Women may opt out of working in masculine-default workplaces entirely, or they may not self-promote in the same way as men and thus not receive the same raises and promotions, all of which contribute to the gender pay gap. The superficial solution, then, has been to train women to be more assertive and self-promoting as a means to gain workplace equality with men. But this leads to two problems. First, it trains women to just act like a typical man, which seems unnecessary and only continues to devalue femininity. Second, people don’t respond well to women who act like men anyway. Women who act dominant are disliked and face backlash when attempting to succeed in workplaces with masculine defaults.

The better solutions are to (a) increase the value of positions associated with feminine qualities, such as care (teachers, nurses, etc.), and (b) encourage workplaces associated with masculine qualities (tech companies, law firms, etc.) also to value and reward feminine approaches to work or foster environments that are equally appealing to women and men.

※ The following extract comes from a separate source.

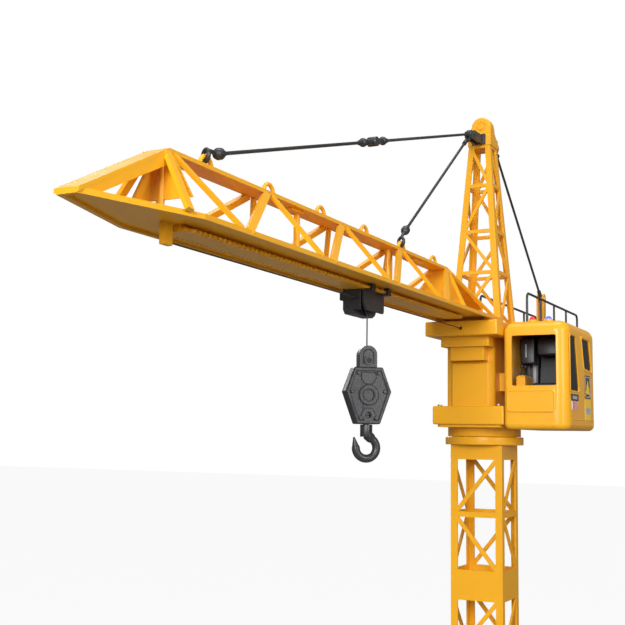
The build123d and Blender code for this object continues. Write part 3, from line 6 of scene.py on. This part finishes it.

For example, one study showed that when computer science classrooms are decorated with masculine-typed objects, such as Star Wars/Star Trek paraphernalia and tech magazines, women were much less interested in signing up for the class than when the classroom was decorated with more neutral objects such as general magazines and plants. A simple change in the environment from masculine to neutral can encourage participation by women.

The point, both in this post and my previous one, is that the blame for gender gaps in pay and employment should not be directed at women’s choices to take on lower-status and lower-paying jobs. Instead, we should look critically at the workplace structures and expectations that operate to devalue women and feminine approaches to success in the first place.